Dental Tribune Europe

Regular aspirin intake may reduce oral cancer risk

By Dental Tribune International
April 10, 2013

BELFAST, UK: The findings of a new study suggest that regular use of aspirin could cut head and neck cancer risk by almost a quarter. The researchers found that people who consumed aspirin on a daily or weekly basis were less likely to develop the disease, which affects about 16,000 people in the UK every year, according to the British Dental Health Foundation (BDHF).

Data for the study was obtained from the US National Cancer Institute’s Prostate, Lung, Colorectal, and Ovarian Cancer Screening Trial, a large population-based randomised trial that investigates the effect of aspirin and ibuprofen on head and neck cancer risk, among others, and involves approximately 77,500 men and 77,500 women aged between 55 and 74.

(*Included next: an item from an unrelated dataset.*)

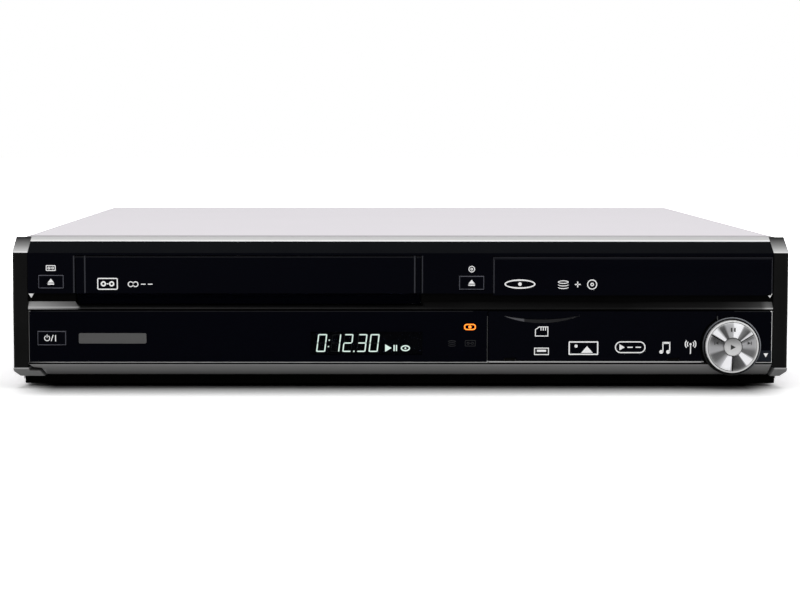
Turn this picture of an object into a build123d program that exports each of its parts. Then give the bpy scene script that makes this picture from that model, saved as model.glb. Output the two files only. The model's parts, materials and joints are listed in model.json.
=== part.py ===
from build123d import *
import math
import os

# A cassette and disc recorder for a living room, in millimetres.
# x runs to the right, y to the back and z up; z = 0 is the shelf it stands on.
# Places along the depth are given as t, the distance behind the fascia's face.

# ---- fascia: widths, from the left end to the right ----
cap_w = 8.3
part_gap = 0.2
eject_block_w = 26.0
tape_side = 2.0
open_block_w = 39.4
tray_side = 4.8

# ---- fascia: the stack of heights, from the shelf up ----
foot_h = 2.0
skirt_h = 5.4
bevel_h = 6.7
trim_lip = 0.6
lower_h = 28.9
band_gap = 0.8
band_h = 4.2
thin_band_h = 1.9
groove_h = 4.7
slope_rise = 8.1

# ---- fascia: depths ----
fascia_t = 12.0
panel_t = 2.5
frame_t = 3.0
strip_t = 8.4
web_h = 2.4
bevel_t = 5.6
skirt_t = 4.0

# ---- casing ----
board_room = 4.0
power_len = 68.0
board_back = 2.0
cover_inset = 3.3
sheet = 1.0
slip = 0.2
cover_lift = 2.0
dial_proud = 5.0
jack_proud = 8.0
chassis_flange = 11.0
foot_r = 11.0
foot_inset_x = 30.0
foot_inset_t = 28.0
vent_w = 2.5
vent_l = 26.0
vent_pitch = 6.0
screw_r = 3.2
screw_head = 1.6
screw_shank_r = 1.4

# ---- keys ----
key_gap = 0.25
key_travel = 0.8
key_flange = 1.0
key_flange_t = 1.4
stem_end = 7.5
power_key_w = 16.5
power_key_h = 8.5
power_key_x = 4.7
power_key_z = 9.4
eject_key_w = 14.7
eject_key_h = 8.0
eject_key_x = 5.5
eject_key_z = 2.5
open_key_w = 14.5
open_key_h = 8.2
open_key_x = 20.5
open_key_z = 1.9

# ---- cassette door ----
tape_drop = 1.5
tape_room = 2.8
door_gap = 0.4
door_t = 2.2
door_lip_r = 6.4
door_pin_r = 0.8
door_pin_l = 2.4
pin_play = 0.05
door_groove = 0.4
door_groove_left = 5.8
door_groove_right = 3.0

# ---- dial group ----
dial_in = 22.9
dial_z = 24.1
dial_r = 16.2
dial_hole = 0.1
cup_proud = 1.0
dial_well_r = 14.9
dial_floor_t = 4.5
dial_back_t = 7.0
rim_r = 14.6
rim_w = 0.9
rim_proud = 3.2
ring_w = 0.6
ring_t = 0.4
sector_r = 13.4
sector_gap = 0.8
sector_in_r = 5.3
sector_edge = 3.6
sector_crown = 4.3
centre_key_r = 4.9
dial_stem_r = 1.5
dial_stem_at = 9.4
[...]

As regular aspirin use was associated with a significant reduction (22 per cent) in head and neck cancer risk in this group, the researchers concluded that it may have potential as a chemopreventive agent for this type of cancer. However, no such association was observed with regular ibuprofen use.

Dr Nigel Carter OBE, Chief Executive of the BDHF, hopes that the findings will encourage further research, as mouth cancer cases are increasing worldwide. In addition, he stressed that it is important to consult a dentist if patients notice ulcers that do not heal within three months, patches, or unusual lumps or swelling in their mouth. If diagnosed too late, the survival rate for head and neck cancer tumbles to as low as 50 per cent, he said.

As reported by Dental Tribune ONLINE last year, a US study of 434 patients found that taking anti-inflammatory drugs and aspirin in particular reduces the risk of Barrett’s oesophagus, a medical condition that is the largest known risk factor for oesophageal cancer.

The current study, titled “Non-steroidal anti-inflammatory drug and aspirin use and the risk of head and neck cancer”, was published online on 28 February in the British Journal of Cancer ahead of print.